There is one underlying “why” that I do feel compelled to advance. Beyond all that we can perceive with our five senses is a spiritual reality. The ebb and flow of intellectual, economic and religious history, the rise and fall of nations, the advancements and digressions of humanity, the development of science and technologies,  the cyclical struggles between totalitarianism and free states—all of these testify to very real spiritual forces at work behind what the natural eye can see.

The Christian worldview, which is the philosophy of life grounded in faith upon the teachings of the Bible, offers the only framework within which everything finds its proper place and perspective. The world makes sense when viewed through the Christian lens. The puzzle pieces fit.

If I’m charged with being biased because I’m a Christian, then I will answer that I am biased because I am a Christian. We are all biased toward our individual philosophical and religious systems. And we all adhere to a particular worldview and place our faith in something, even if that something is science, atheism, or nature. I’m increasingly discovering that the more I learn and grow in knowledge and experience, I only find my faith in Christ and the Scriptures confirmed.

I like how Francis Schaeffer put it: “The more logical a man who holds a non-Christian position is to his own presuppositions, the further he is from the real world; and the nearer he is to the real world, the more illogical he is to his presuppositions.”

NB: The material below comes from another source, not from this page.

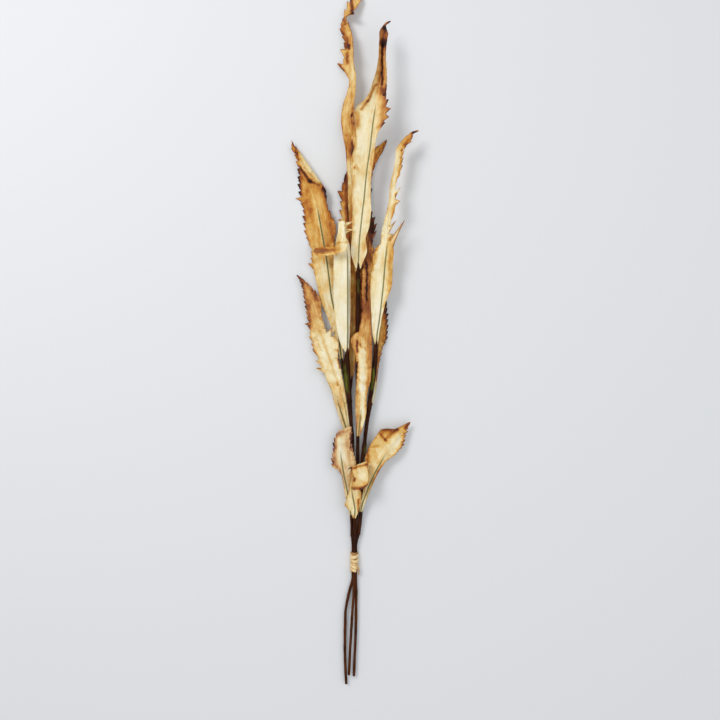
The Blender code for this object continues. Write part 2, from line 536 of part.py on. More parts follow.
def tube(name, points, collection, finish):
    """A closed mesh tube through points that each hold a place and a radius."""
    curve = bpy.data.curves.new(name, "CURVE")
    curve.dimensions = "3D"
    curve.bevel_depth = 1
    curve.bevel_resolution = 2
    curve.use_fill_caps = True
    spline = curve.splines.new("POLY")
    spline.points.add(len(points) - 1)
    for target, (place, radius) in zip(spline.points, points):
        target.co = (*place, 1)
        target.radius = radius
    guide = bpy.data.objects.new(name + "_guide", curve)
    collection.objects.link(guide)
    bpy.context.view_layer.update()
    graph = bpy.context.evaluated_depsgraph_get()
    bm = bmesh.new()
    drawn = bpy.data.meshes.new_from_object(guide.evaluated_get(graph))
    bm.from_mesh(drawn)
    bmesh.ops.remove_doubles(bm, verts=bm.verts, dist=1e-6)
    bmesh.ops.recalc_face_normals(bm, faces=bm.faces)
    bpy.data.objects.remove(guide)
    return finish_object(name, bm, collection, finish)


def join(target, extras, helpers):
    """One Boolean union of the target with the helper collection, applied, and the helpers removed."""
    union = target.modifiers.new("join", "BOOLEAN")
    union.operation = "UNION"
    union.operand_type = "COLLECTION"
    union.collection = helpers
    union.solver = "EXACT"
    bpy.context.view_layer.update()
    graph = bpy.context.evaluated_depsgraph_get()
    joined = bpy.data.meshes.new_from_object(target.evaluated_get(graph))
    target.modifiers.clear()
    target.data = joined
    for extra in extras:
        bpy.data.objects.remove(extra)


def stem_place(route, y):
    """The stem's axis and radius level with y in the sketch."""
    for low, high in zip(route, route[1:]):
        if low[1] >= y >= high[1]:
            share = (low[1] - y) / (low[1] - high[1])
            return [a + (b - a) * share for a, b in zip(low, high)]
    raise ValueError(y)


def build_stem(name, shape, collection, helpers):
    """The main stem with the stalks of its side leaves sunk into it."""
    finish = material(name, (0.075, 0.038, 0.016), 0.6)
    run = smooth_through(shape["route"])
    route = [run(k / (STEM_POINTS - 1)) for k in range(STEM_POINTS)]
    stem = tube(name, [(at(x, y, z), radius * MM) for x, y, z, radius in route], collection, finish)
    stalks = []
    for start, leaf, thickness in shape["stalks"]:
        root, base = at(*stem_place(route, start)[:3]), at(*LEAVES[leaf]["stations"][0][:3])
        end = base - (base - root).normalized() * GAP
        points = [(root, thickness * MM), (root.lerp(end, STALK_EVEN), thickness * MM), (end, STALK_TIP * MM)]
        stalks.append(tube(f"{name}_stalk_{leaf}", points, helpers, finish))
    join(stem, stalks, helpers)
    return stem


def tie_outline():
    """Round the three tied stems: for each point the stem it wraps, and the direction it faces."""
    low_left = at(TIE_X - TIED_SIDE, 561, TIED_LOW)
    low_right = at(TIE_X + TIED_SIDE, 561, TIED_LOW)
    high = at(TIE_X, 561, TIED_HIGH)
    steps = 8
    for centre, first in ((low_right, -90), (high, 30), (low_left, 150)):
        for k in range(steps + 1):
            yield centre, math.radians(first + 120 * k / steps)


def build_tie(collection, helpers):
    """Raffia wound round the stems, its turns bulging, flat underneath where it rests."""
    around = list(tie_outline())
    start, end = (at(TIE_X, y, TIED_LOW).y for y in TIE_ENDS)
    per_turn = 4
    rows = TIE_TURNS * per_turn
    bm = bmesh.new()
    bmesh.ops.create_grid(bm, x_segments=len(around), y_segments=rows + 2, size=1)
    clear = TIED_RADIUS + GAP
    for vert in bm.verts:
        centre, facing = around[round((vert.co.x + 1) / 2 * len(around)) % len(around)]
        row = round((vert.co.y + 1) / 2 * (rows + 2)) % (rows + 2)
        if row <= rows:
            share = row / rows
            turn = (share * TIE_TURNS + facing / math.tau) % 1
            radius = clear + TIE_WALL + TIE_BULGE * (1 - abs(2 * turn - 1) ** 3)
        else:
            share = 1 if row == rows + 1 else 0
            radius = clear
        place = centre + Vector((math.cos(facing), 0, math.sin(facing))) * radius
        vert.co = (place.x, start + (end - start) * share, max(place.z, 0))
    bmesh.ops.remove_doubles(bm, verts=bm.verts, dist=1e-6)
    bmesh.ops.recalc_face_normals(bm, faces=bm.faces)
    finish = material("tie", (0.78, 0.58, 0.33), 0.7)
    tie = finish_object("tie", bm, collection, finish)
    end_points = [(at(x, y, TIE_TAIL_HEIGHT), radius * MM) for x, y, radius in TIE_TAIL]
    join(tie, [tube("tie_tail", end_points, helpers, finish)], helpers)
    return tie


def main():
    for old in list(bpy.data.objects):
        bpy.data.objects.remove(old)
    root = bpy.context.scene.collection
    bunch = new_collection("dried_frond_bunch", root)
    helpers = new_collection("stalks_to_join", root)
    for name, shape in STEMS.items():
        build_stem(name, shape, bunch, helpers)
    for name, shape in LEAVES.items():
        build_leaf(name, shape, bunch)
    build_tie(bunch, helpers)


main()
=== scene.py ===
"""Looks of a tied bunch of three dried leafy stems, lying on a pale floor and seen from above."""

import bisect
import math
import random

import bpy
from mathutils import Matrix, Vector, noise


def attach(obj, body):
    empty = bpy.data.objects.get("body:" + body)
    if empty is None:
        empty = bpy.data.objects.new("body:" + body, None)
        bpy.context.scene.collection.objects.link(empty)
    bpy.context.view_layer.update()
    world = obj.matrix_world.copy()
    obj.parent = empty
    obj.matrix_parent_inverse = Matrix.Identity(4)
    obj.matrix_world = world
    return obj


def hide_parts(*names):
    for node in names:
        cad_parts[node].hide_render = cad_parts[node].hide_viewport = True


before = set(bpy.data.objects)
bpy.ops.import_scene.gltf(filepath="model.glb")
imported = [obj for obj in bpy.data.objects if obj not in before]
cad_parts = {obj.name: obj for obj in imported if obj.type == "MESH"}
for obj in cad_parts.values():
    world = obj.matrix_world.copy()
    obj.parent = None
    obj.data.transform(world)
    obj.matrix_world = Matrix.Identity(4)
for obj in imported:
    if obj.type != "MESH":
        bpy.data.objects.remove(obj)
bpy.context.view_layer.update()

MM = 0.001

# Layout sketch: plan positions in squares, as seen from an eye above the sketch's centre
SQUARE = 1.3 * MM
SKETCH_CENTRE = 360
EYE_HEIGHT = 936 * MM
EYE_LEVEL = 15 * MM
MIDDLE = Vector((-7.43 * MM, 36.51 * MM, 0))

# Leaf blades
COLUMNS = 26
ROWS_PER_TOOTH = 10
BLADE = 0.42 * MM
LOWEST = 0.25 * MM
TOOTH_AT = 0.8
TOOTH_LEAN = 0.9
TOOTH_GROWTH = 1.25
NOTCH = 0.5
LOBE = 4.5 * MM
SMALL_TOOTH_AT = 0.3
RUFFLE_LENGTHS = (62 * MM, 34 * MM)
RUFFLED_WIDTH = 6 * MM
NARROWEST = 0.3
TIP_WAVE = 1.6 * MM
ROLL_FROM = 0.8
# Each set of creases: how many a metre, and how far they slant across the blade
CREASES = ((75, 0.8), (150, -0.5))
VEIN_SPACING = 5.2 * MM
VEIN_SLANT = 0.85
VEIN_HEIGHT = 0.16 * MM
RIB_HALF_WIDTH = 0.9 * MM
RIB_HEIGHT = 0.55 * MM

# Stems and tie
TIED_RADIUS = 1.8 * MM
GAP = 0.3 * MM
TIE_X = 354.3
TIE_ENDS = (571.2, 551.3)
TIED_LOW = 3.3
TIED_SIDE = 1.5
TIED_HIGH = TIED_LOW + (2 * TIED_RADIUS + GAP) / MM * math.sin(math.radians(60))

STEM_POINTS = 220
STALK_STEPS = 16
BARK_GRAIN = 0.5 * MM
# Each set of bark ridges: how many a metre across and along, then their height in mm
BARK_RIDGES = ((620, 24, 0.16), (260, 110, 0.12))
RAFFIA = 0.3 * MM
SLEEVE_LIFT = 0.35 * MM
SLEEVE_INSET = 0.6 * MM
STRIP_START = 0.1
STRIP_SHIFT = 0.37
ROWS_PER_TURN = 44
# The share of each third of a turn in which the tie bends round a stem, before it runs straight to the next
BENDING = 0.62
# Each wound strip: sketch y it starts and ends at, turns, width in mm, lift from the stems in mm, tone
STRIPS = (
    (569.4, 553.4, 3.6, 5.2, 0.72, 0.22), (569.0, 563.4, 1.2, 4.6, 1.05, 0.16), (554.2, 560.4, 1.3, 4.8, 1.1, 0.12),
)
# Each loose end: its sketch x, y and height in mm, then its width in mm and tone
LOOSE_ENDS = (
    (((356.5, 566, 8.6), (358.2, 568.5, 7.4), (358.9, 571.5, 5.6), (358.4, 575, 3.2)), 2.2, 0.5),
    (((352.4, 569, 8.8), (351.2, 571.2, 7.6), (350.8, 573.0, 6.2)), 1.6, 0.35),
)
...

Everyone starts with presuppositions—assumptions we hold concerning reality—and then we make our daily choices accordingly. In other words, everyone has their own metaphysical and ethical outlooks about life. We place our “faith” in these, molding our lives and decisions around them. If we are honest in our quest for truth, we will continually evaluate what experience, common sense and empirical evidence are teaching us so we can test them against our deeply held presuppositions. If the latter contradicts the former, the fault is not with reality but with our faith system.

All this to say there is a fundamental spiritual dynamic at work, an ancient battle between good and evil that the Christian recognizes is between God and Satan. There is a war going on for the souls of men and woman. We need our eyes open that we might see and understand this. The abnormalities of the times can be viewed as what they in fact are—evil on the rise, with more and more of humanity choosing to cooperate with it.

All is not normal. If we admit there are serious problems, resolve to find answers and allow the truth of our discoveries to lead us where they may, we as individuals, and by extension as a species, will go a long way toward breaking the normalcy bias that keeps insisting everything is okay.

Nothing is hidden except to be revealed.